Citizen Ticket has launched a new ticket delivery system called BitTicket, becoming the first digital events ticket on the blockchain for public events. By utilizing ...
Citizen Ticket has launched a new ticket delivery system called BitTicket, becoming the first digital events ticket on the blockchain for public events.
By utilizing Ethereum Classic, it is hoped that Citizen Ticket can resolve many of the unethical problems that plague the event ticketing market such as ticket touts, ticket hoarding by secondary ticket websites and counterfeiters.
Citizen Ticket has already undertaken its first event using the blockchain technology to issue tickets at the Scottish Street Food Awards in Edinburgh, which took place on 12 May.
When it comes to the ticket industry there are two ticket websites: the primary ticket website and a secondary ticket resell website.
According to Citizen Ticket, the main purpose of the secondary ticket website is to enable the market leader to hold a number of tickets from their primary ticket website so that they can then sell those tickets for higher prices on their secondary website, under the guise that this is a platform that has been designed to allow fans to resell tickets.

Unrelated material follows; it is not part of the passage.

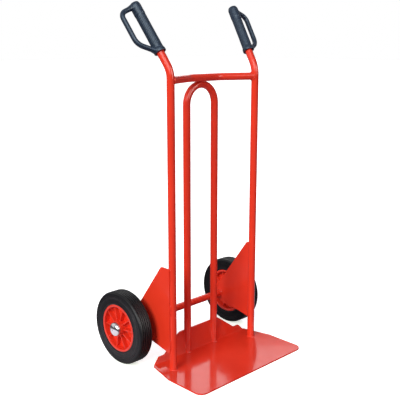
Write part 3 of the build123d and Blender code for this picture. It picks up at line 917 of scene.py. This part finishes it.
def weld_loop_leg(side, hand):
    """Beads up the plate's flange on both sides of a leg, and round the leg's foot."""
    leg_x, leg_y, _ = loop_centre_line()
    lean = math.tan(math.radians(FLANGE_LEAN))
    lines = []
    for edge in (-1, 1):
        line = []
        for z in FLANGE_BEAD_Z:
            face_y = FOLD_Y + (z - PLATE_T) * lean
            half = math.sqrt(TUBE_R**2 - (face_y - leg_y) ** 2)
            x = side * leg_x + edge * (half + 0.3)
            line.append(Vector((x, face_y - BEAD_GAP, z)) * MM)
        lines.append(line)
    weld_bead(f"{hand}_loop_outer_weld", lines[(side + 1) // 2], SIDE_BEAD_R, seed=3 + side)
    weld_bead(f"{hand}_loop_inner_weld", lines[(1 - side) // 2], SIDE_BEAD_R, seed=6 + side)
    foot = ring((side * leg_x, leg_y, PLATE_T + BEAD_GAP), TUBE_R + BEAD_GAP, arc=LOOP_FOOT_ARC)
    weld_bead(f"{hand}_loop_foot_weld", foot, FOOT_BEAD_R, seed=9 + side)


def weld_crossbar(side, hand, upright_x):
    """Saddle-shaped bead round the end of the crossbar, where it meets an upright."""
    bow_y, bar_z = bar_centre_line()
    bar_along = Vector((CROSSBAR_FLAT - upright_x, bow_y, 0)).normalized()
    along = Vector((side * bar_along.x, bar_along.y, 0))
    level = Vector((-along.y, along.x, 0))
    saddle = []
    for k in range(SADDLE_POINTS):
        angle = 2 * math.pi * k / SADDLE_POINTS
        across = TUBE_R * math.cos(angle)
        rise = (TUBE_R + BEAD_GAP) * math.sin(angle)
        reach = math.sqrt((TUBE_R + 0.8) ** 2 - across**2) + 0.6
        spot = Vector((side * upright_x, 0, bar_z + rise))
        saddle.append((spot + along * reach + level * across * 1.03) * MM)
    weld_bead(f"{hand}_crossbar_weld", saddle, SIDE_BEAD_R, closed=True, seed=12 + side)


def weld_bracket(side, hand, bracket_x):
    """Short beads that hold a wheel bracket to its upright."""
    x = side * (bracket_x - 0.9)
    for place, y, numbers in BRACKET_BEADS:
        for number in numbers:
            low = BRACKET_BEAD_Z[number]
            line = [Vector((x, y, low + rise)) * MM for rise in BRACKET_BEAD_RISE]
            name = f"{hand}_bracket_{place}_weld_{number}"
            weld_bead(name, line, BRACKET_BEAD_R, seed=15 + side * (number - 1))


def weld_crown():
    """Two beads across the contact between the loop's crown and the crossbar."""
    leg_x, loop_y, crown_z = loop_centre_line()
    bow_y, bar_z = bar_centre_line()
    gap = Vector((0, loop_y - bow_y, crown_z - bar_z)).normalized()
    across = Vector((0, -gap.z, gap.y))
    contact = Vector((0, (loop_y + bow_y) / 2, (crown_z + bar_z) / 2))
    for place, offset in CROWN_BEADS:
        line = []
        for x in CROWN_BEAD_X:
            drop = x * x / (4 * leg_x)
            line.append((contact + across * offset + Vector((x, 0, -drop))) * MM)
        weld_bead(f"loop_crown_{place}_weld", line, CROWN_BEAD_R, seed=25 + offset)


def weld_frame():
    """Every joint of the frame that a welder would run a bead along."""
    low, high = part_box("axle_tube")
    axle = (low + high) / 2 / MM
    bracket_low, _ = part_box("right_wheel_bracket")
    bracket_x = bracket_low.x / MM
    upright_x = bracket_x - TUBE_R
    for side, hand in SIDES:
        foot = ring((side * upright_x, 0, PLATE_T + BEAD_GAP), TUBE_R + BEAD_GAP)
        weld_bead(f"{hand}_upright_foot_weld", foot, FOOT_BEAD_R, closed=True, seed=side)
        weld_loop_leg(side, hand)
        weld_crossbar(side, hand, upright_x)
        weld_bracket(side, hand, bracket_x)
        end = ring((side * (bracket_x - 0.5), axle.y, axle.z), TUBE_R + BEAD_GAP, axis=(1, 0, 0))
        weld_bead(f"{hand}_axle_tube_weld", end, SIDE_BEAD_R, closed=True, seed=20 + side)
    weld_crown()


# ----------------------------------------------------------------------------
# Assembly
# ----------------------------------------------------------------------------
FINISH = {
    "frame_paint": powder_coat(),
    "rim_plastic": moulded_red(),
    "tyre_rubber": rubber(),
    "grip_plastic": grip_plastic(),
    "plated_steel": metal("plated_steel", (0.52, 0.53, 0.55), (0.66, 0.66, 0.64), 0.24, 0.38, 500.0),
    "cap_chrome": metal("cap_chrome", (0.86, 0.87, 0.88), (0.92, 0.93, 0.93), 0.06, 0.12, 300.0),
    "bearing_steel": metal("bearing_steel", (0.50, 0.50, 0.51), (0.60, 0.60, 0.60), 0.16, 0.28, 700.0),
    "cage_plastic": nylon(),
}

for part in frame["record"]["subparts"]:
    node = frame["nodes"][part["node"]]
    node.data.materials.clear()
    node.data.materials.append(FINISH[part["material_slot"]])

for side, hand in SIDES:
    low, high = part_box(f"{hand}_tyre")
    wheel_centre = (low + high) / 2
    make_tyre(hand, wheel_centre)
    make_rim(hand, wheel_centre)
    make_hub_cap(side, hand)
    make_grip(side, hand)
    soften_edges(f"{hand}_wheel_bracket", f"{hand}_bracket_plate", BRACKET_ROUND)
soften_edges("toe_plate", "toe_plate_sheet", PLATE_ROUND)
weld_frame()

make_camera()
make_world()
make_sun("key", KEY_FROM, 2.75, 32.0, (1.0, 1.07, 0.88))
make_sun("front", (-0.1, -0.9, 0.35), 0.42, 70.0)
make_area_light("rear_fill", (1.8, 2.0, 2.0), (0, 0, 0.5), (2.0, 1.4), 15.0)

floor_mesh = bpy.data.meshes.new("floor")
floor_corners = [(x * FLOOR_HALF, y * FLOOR_HALF, 0) for x, y in ((-1, -1), (1, -1), (1, 1), (-1, 1))]
floor_mesh.from_pydata(floor_corners, [], [(0, 1, 2, 3)])
floor_mesh.materials.append(floor_paper())
floor = bpy.data.objects.new("floor", floor_mesh)
bpy.context.scene.collection.objects.link(floor)

bpy.context.scene.view_settings.view_transform = "Standard"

Marcus Mumford from Mumford & Sons, said:
Getting onstage is the best thing about being a musician, seeing your audience get ripped off is undoubtedly the worst. It’s hard to ensure that true fans have the best opportunity of getting into shows, at the right price, but are often powerless when faced with organized industrial-scale ticket touting.
When a BitTicket has been created by an event organizer, a smart contract is created which sets the rules for the ticket.

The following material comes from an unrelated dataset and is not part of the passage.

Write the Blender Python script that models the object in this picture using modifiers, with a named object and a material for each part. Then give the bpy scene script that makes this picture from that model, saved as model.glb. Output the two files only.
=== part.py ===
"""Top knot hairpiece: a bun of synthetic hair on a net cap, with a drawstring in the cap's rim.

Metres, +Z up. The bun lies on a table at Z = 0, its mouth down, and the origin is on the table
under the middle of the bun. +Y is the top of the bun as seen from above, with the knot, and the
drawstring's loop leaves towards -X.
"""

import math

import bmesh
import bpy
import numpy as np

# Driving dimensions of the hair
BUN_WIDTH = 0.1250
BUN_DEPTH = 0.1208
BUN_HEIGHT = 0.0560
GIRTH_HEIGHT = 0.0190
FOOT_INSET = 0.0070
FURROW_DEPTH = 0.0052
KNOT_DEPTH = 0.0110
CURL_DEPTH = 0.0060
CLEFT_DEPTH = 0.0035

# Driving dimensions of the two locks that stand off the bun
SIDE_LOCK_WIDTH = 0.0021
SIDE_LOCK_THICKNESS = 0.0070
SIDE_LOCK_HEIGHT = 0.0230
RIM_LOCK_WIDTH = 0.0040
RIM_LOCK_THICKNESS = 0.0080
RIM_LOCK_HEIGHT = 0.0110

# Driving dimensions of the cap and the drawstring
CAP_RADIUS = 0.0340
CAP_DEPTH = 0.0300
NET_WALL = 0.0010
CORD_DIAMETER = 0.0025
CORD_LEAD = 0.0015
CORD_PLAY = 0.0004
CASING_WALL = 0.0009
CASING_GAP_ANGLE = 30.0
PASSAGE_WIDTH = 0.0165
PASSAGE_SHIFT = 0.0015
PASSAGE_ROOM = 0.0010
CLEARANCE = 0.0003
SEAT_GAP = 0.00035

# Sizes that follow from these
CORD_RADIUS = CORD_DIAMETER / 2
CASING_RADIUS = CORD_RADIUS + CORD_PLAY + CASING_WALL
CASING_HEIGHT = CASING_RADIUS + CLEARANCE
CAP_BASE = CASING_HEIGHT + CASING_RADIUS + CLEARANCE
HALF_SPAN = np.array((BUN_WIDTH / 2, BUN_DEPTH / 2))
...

Once the rules have been set they are fixed in place, ensuring that no ticket tout or secondary ticket website can withhold tickets to then charge them at higher prices.
We all remember the decentralized autonomous organization (DAO) hack in 2016. Prior to the hack, the DAO was a notable project of Ethereum, which had managed to raise $150 million in ether during a public crowdsale.
Held online, anyone had the option to take part in the crowdsale, upon which they would receive tokens based on the money they had invested into the DAO. These tokens then gave them the right to vote and help decide on how the money raised should be used.
During this period, though, the DAO was hacked, which saw the theft of $60 million of ether.
What followed saw a split between the Ethereum community which saw the introduction of Ethereum Classic.
Interestingly, enough, while Ethereum Classic appears to be the newest of the two factions, it is in fact the one that still functions with the old version of the blockchain; however, the funds that people lost in the DAO hack were lost with this version. Ethereum itself created an entirely new blockchain, moving its funds to a new address.
Featured image from Shutterstock.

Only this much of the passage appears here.